RIMINI (ITALPRESS/MNA) – “The crucial problem remains the reduction of public debt in relation to the product. High debt makes financing for businesses more expensive, slowing down their competitiveness and incentives to invest; exposes the Italian economy to the erratic movements of the financial markets. It takes resources away from counter-cyclical policies, social interventions and measures in favour of development. Italy is the only country in the euro area where public spending on interest on debt is almost equivalent to that on education. I highlight this comparison because it is emblematic of how high debt is weighing on the future of young generations, limiting their opportunities. Addressing the debt issue requires budget policies oriented towards stability and the gradual achievement of adequate primary surpluses”. This was stated by the governor of the Bank of Italy, Fabio Panetta, while he was speaking at the Rimini Meeting.

“Debt reduction will be difficult without accelerating economic development. The right direction is prudence in the management of public finances, accompanied by a decisive increase in productivity and growth. This virtuous circle would significantly increase the chances of success and strengthen the credibility of our policies, and lightens the burden of interest expenditure”, added the governor, while underlining how “the discussion on the” European “rules is not the most important one; we must not reduce the debt because of European rules, but because it is appropriate to do so. Debt is sustainable but if it is so high it leads to inefficiencies and forces us to spend money to deal with past mistakes. Therefore the need to reduce debt is independent of European rules.”

Panetta highlighted the “signs of vitality” for the Italian economy and this progress allow us to look to the future with confidence. “Without indulging in excesses of optimism, we must start to build sustained, lasting and inclusive development.
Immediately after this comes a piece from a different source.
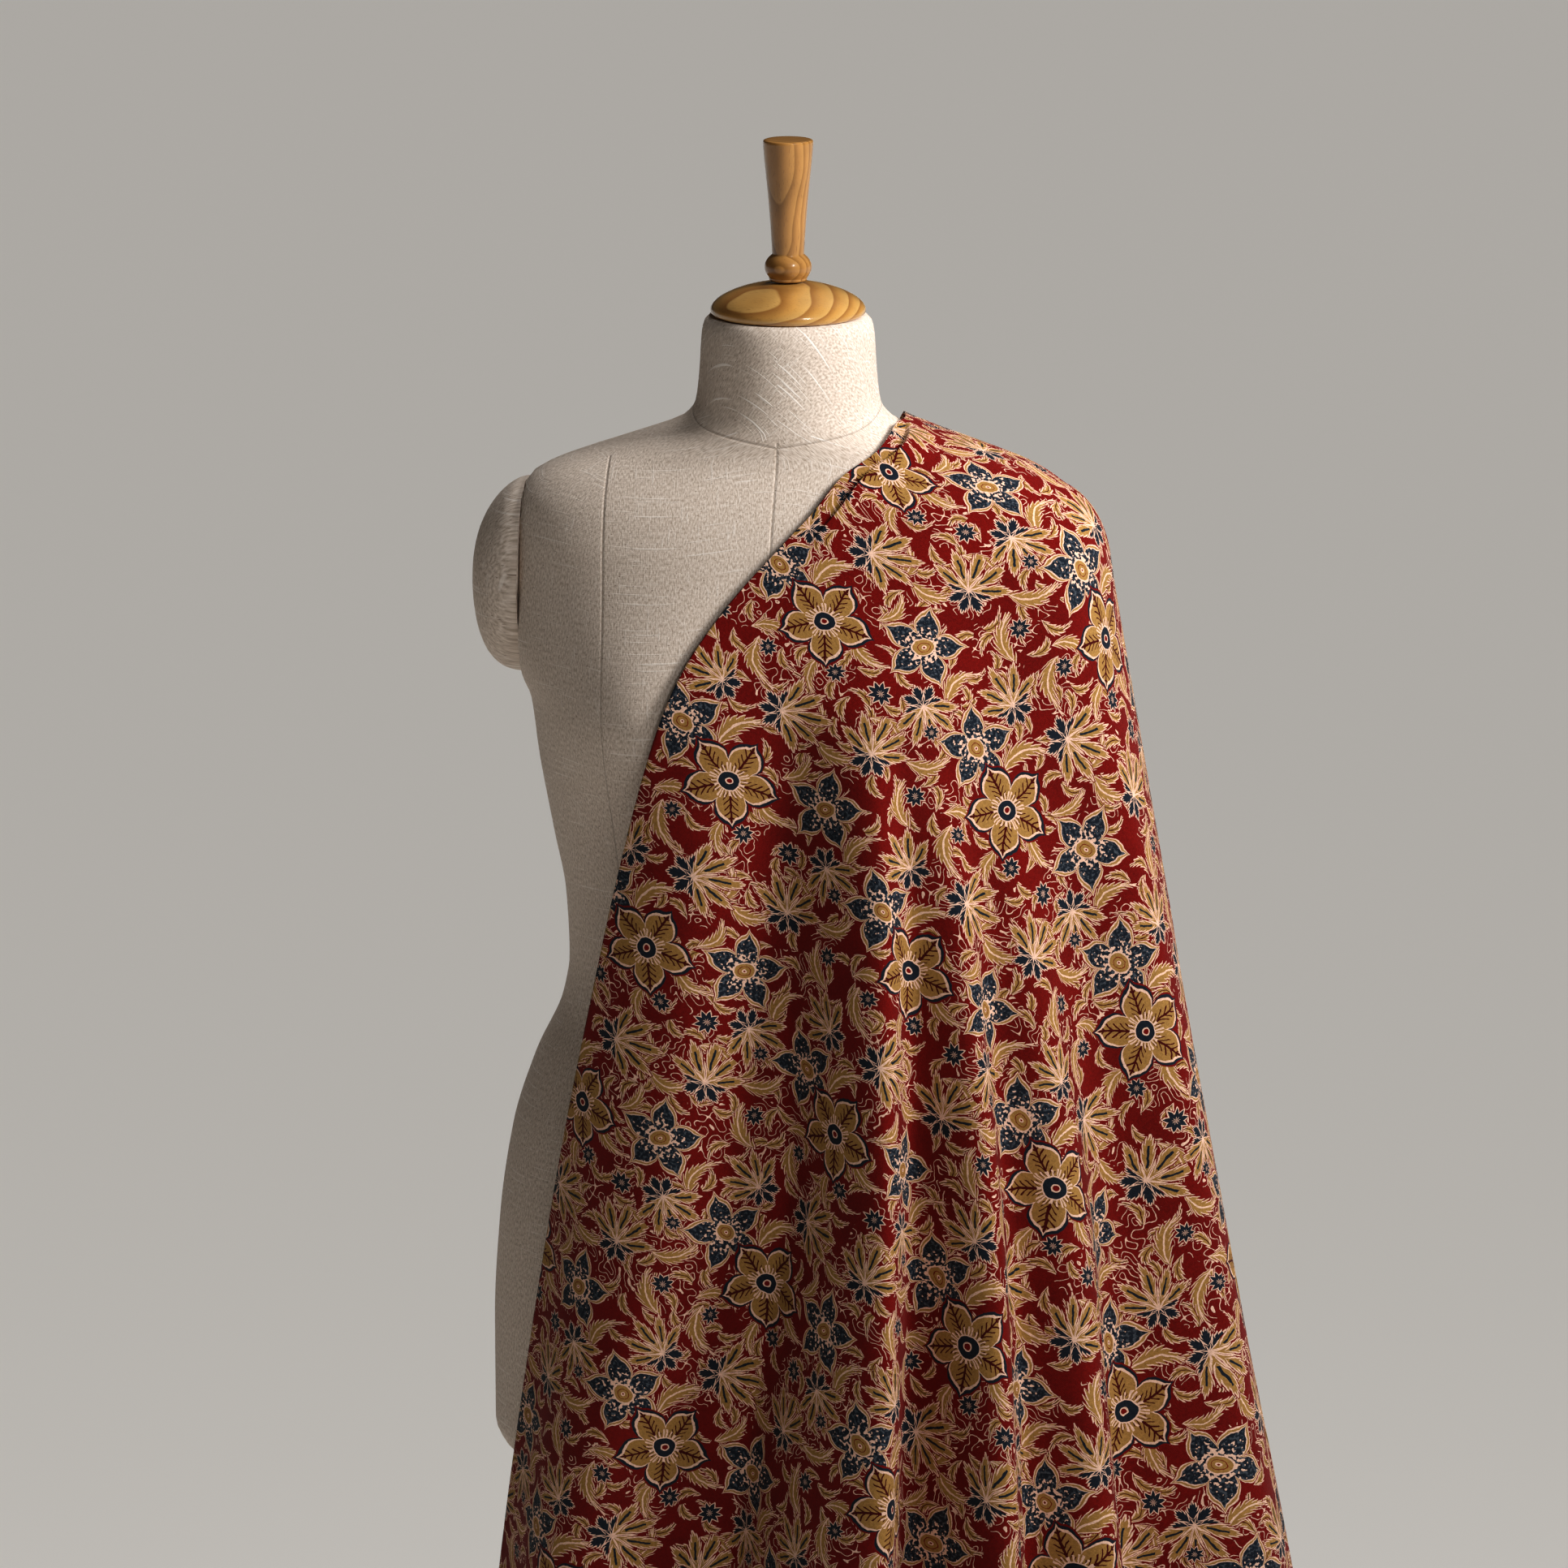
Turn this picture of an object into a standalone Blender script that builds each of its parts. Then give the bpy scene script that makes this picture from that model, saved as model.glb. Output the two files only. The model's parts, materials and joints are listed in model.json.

Growth remains the fundamental objective for Italy, but to achieve it we must decisively address the unresolved structural problems.”

He referred to the Recovery and Resilience Plan. “I believe there are the conditions for the RRP to have positive effects on the Italian economy. From 2021 to 2026 it will have an effect of 9% on the GDP due to demand, the potential income will be 4% higher.” He added, “these are estimates subject to high uncertainty. For example the impact will depend on the quality of the reforms, on how much we will strengthen competition, but I believe the conditions exist to have a persistent and potentially permanent effect on the Italian economy. What is important is that the RRP indicates a system where the State intervenes with investments and reforms. If this becomes the way, the effects will be greater”.

Fabio Panetta spoke at length about Europe, recalling how over time European integration “has brought important benefits to citizens. The abolition of internal customs tariffs has favored productive specialization and the creation of economies of scale, stimulating efficiency and competition and increasing employment and enhanced the well-being. It is estimated that in the absence of the single market, the income per capita in Europe today would be one fifth lower.”

He underlined, “to overcome its weaknesses and keep pace with global progress, the European Union will have to initiate profound reforms and make huge investments in the coming years. Among the reforms, I have already underlined the importance of creating a common fiscal capacity, without which the current European governance – characterized by a single monetary policy and fragmented budgetary policies at the national level – remains unbalanced. The idea that the EU can function effectively without centralized fiscal capacity is simply an illusion, and must be overcome. A common fiscal policy would correct this imbalance and strengthen cohesion between member countries, facilitating the realization of large-scale strategic investments. European authorities now have the difficult task of ensuring prosperity for citizens in a less stable and less open world. This goal requires progress in multiple directions. First of all, it is essential to continue the path of integration. A test bed for the new European legislature will have the ability to confirm the use of common spending projects and to advance towards a more complete and more integrated union on both a financial and fiscal level”.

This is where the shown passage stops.